I split up with exDH over two years ago now. He was emotionally abusive with alcohol and painkiller addiction. He had checked out of the marriage and didn't include himself in day to day family life (mainly stayed in the bedroom etc). The final straw came when he was arrested for drink driving and had our older DD in the car with him. Thankfully no one was harmed but DD was quite traumatised by the event, saw her dad being arrested and had to be taken by police to her aunt's house (I was away overnight seeing a friend at the time).
Anyway that was what prompted me to finally end the marriage. Since then, life has been so much better.
We have two DDs age 12 and 10. They generally go and stay with their dad on a Saturday night. DD12 has never enjoyed going, and has gone through periods of not going at all.
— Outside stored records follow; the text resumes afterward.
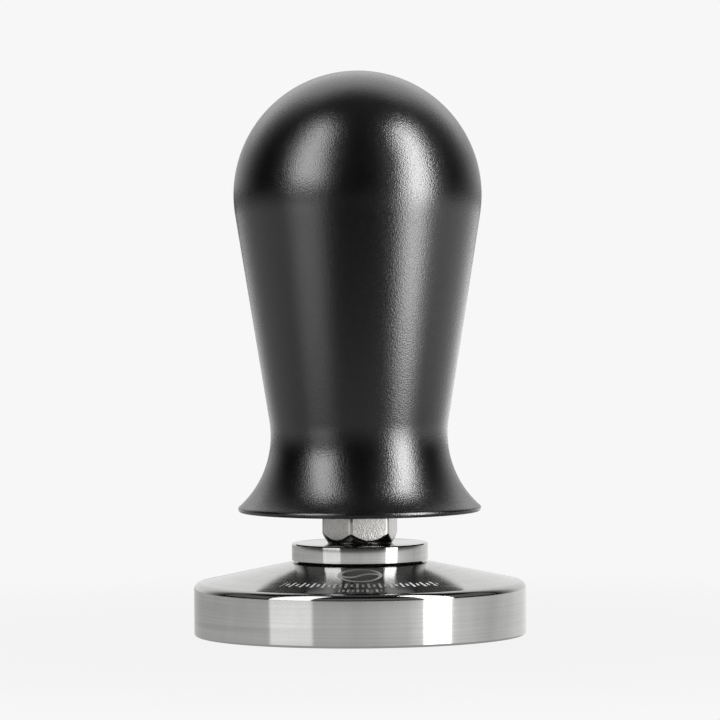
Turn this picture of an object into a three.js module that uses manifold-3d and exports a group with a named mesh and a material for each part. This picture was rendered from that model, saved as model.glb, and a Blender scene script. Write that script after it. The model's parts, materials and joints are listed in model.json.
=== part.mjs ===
// Spring-loaded espresso tamper, 58.5 mm. Millimetres, +Z up, origin at the centre of the tamping face.
// Pressing the handle slides it down over the plunger against the main spring, and it turns freely there.
import * as THREE from "three";
import { mergeVertices } from "three/addons/utils/BufferGeometryUtils.js";
import Module from "manifold-3d";

const wasm = await Module();
wasm.setup();

// ---- Driving dimensions ----
const GAP = 0.05; // between faces that rest on each other
const RUNNING_GAP = 0.06; // radial, between a turned piece and the bore that it runs in
const TRAVEL = 4.0; // how far the handle presses down

const BASE = { r: 29.25, wallTop: 9.18, shoulderR: 1.35, bottomR: 0.5, neckR: 11.6, coneFall: 0.2135 };
const SOCKET = { r: 4.06, floor: 4.0, drillTip: 1.6 };

const SEAT_WASHER = { inner: 4.3, outer: 10.9, height: 0.2 };
const COLLAR = { outer: 12.0, inner: 4.15, bottom: 13.2, height: 3.0, edge: 0.2 };
const LOCK_NUT = { acrossFlats: 12.0, bore: 4.06, height: 6.5, turn: 16.2, faceR: 5.67, chamferFall: 1.5 };

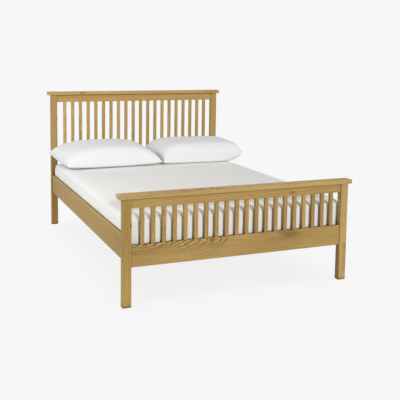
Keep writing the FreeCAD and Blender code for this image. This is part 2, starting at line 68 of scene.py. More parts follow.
def put(tree, kind, settings=None, **inputs):
    """Add a shader node with its settings, and its inputs as values or sockets.

    An input is named with _ for a space, or by its number as i0, i1 and so on.
    """
    node = tree.nodes.new("ShaderNode" + kind)
    for name, value in (settings or {}).items():
        setattr(node, name, value)
    for name, value in inputs.items():
        key = int(name[1:]) if name[0] == "i" and name[1:].isdigit() else name.replace("_", " ")
        if isinstance(value, bpy.types.NodeSocket):
            tree.links.new(value, node.inputs[key])
        else:
            node.inputs[key].default_value = value
    return node


def calc(tree, operation, first, second=0.0, third=0.0, clamp=False):
    """One step of arithmetic between shader values."""
    settings = {"operation": operation, "use_clamp": clamp}
    return put(tree, "Math", settings, i0=first, i1=second, i2=third).outputs[0]


def fade(tree, value, low, high, to_low=0.0, to_high=1.0):
    """Turn a range of a shader value smoothly into another range."""
    node = put(
        tree, "MapRange", {"interpolation_type": "SMOOTHSTEP"}, Value=value, From_Min=low,
        From_Max=high, To_Min=to_low, To_Max=to_high,
    )
    return node.outputs[0]


def blend_colours(tree, share, first, second, way="MIX"):
    """Mix two colours by a share."""
    node = put(tree, "Mix", {"data_type": "RGBA", "blend_type": way}, i0=share)
    for key, colour in ((6, first), (7, second)):
        if isinstance(colour, bpy.types.NodeSocket):
            tree.links.new(colour, node.inputs[key])
        else:
            node.inputs[key].default_value = colour
    return node.outputs[2]


def new_group(name, inputs, outputs):
    """Start a shader node group with named sockets."""
    tree = bpy.data.node_groups.new(name, "ShaderNodeTree")
    for label, kind, value in inputs:
        socket = tree.interface.new_socket(label, in_out="INPUT", socket_type="NodeSocket" + kind)
        if value is not None:
            socket.default_value = value
    for label, kind in outputs:
        tree.interface.new_socket(label, in_out="OUTPUT", socket_type="NodeSocket" + kind)
    return tree, tree.nodes.new("NodeGroupInput").outputs, tree.nodes.new("NodeGroupOutput").inputs


def use_group(tree, group, **inputs):
    """Place a group in a material and set its sockets."""
    return put(tree, "Group", {"node_tree": group}, **inputs).outputs


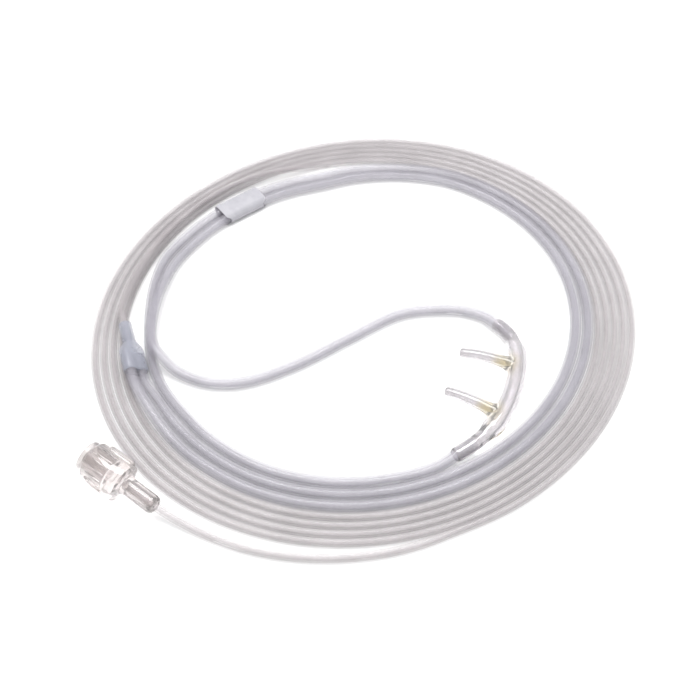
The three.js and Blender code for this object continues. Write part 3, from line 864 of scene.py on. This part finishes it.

The issue now though is I can see his behaviour beginning to affect older DD. She stays in her room most of the time she is there, he says horrible things to her and shouts at her (according to her. But I recognise the behaviour pattern from him). Last night he phoned saying she is a 'little bitch' and we need to talk about her. He had tried to call her but it was 1030pm and she didn't answer, there's nothing in her texts to him to indicate her as being rude, although she can come across this way at times (recently diagnosed as autistic).
I suppose I am looking for ways in which to support her with him, as I don't think he will change the way he engages and interacts with her. My life was horrible for a long time when with him, and I hate to think of her going through similar.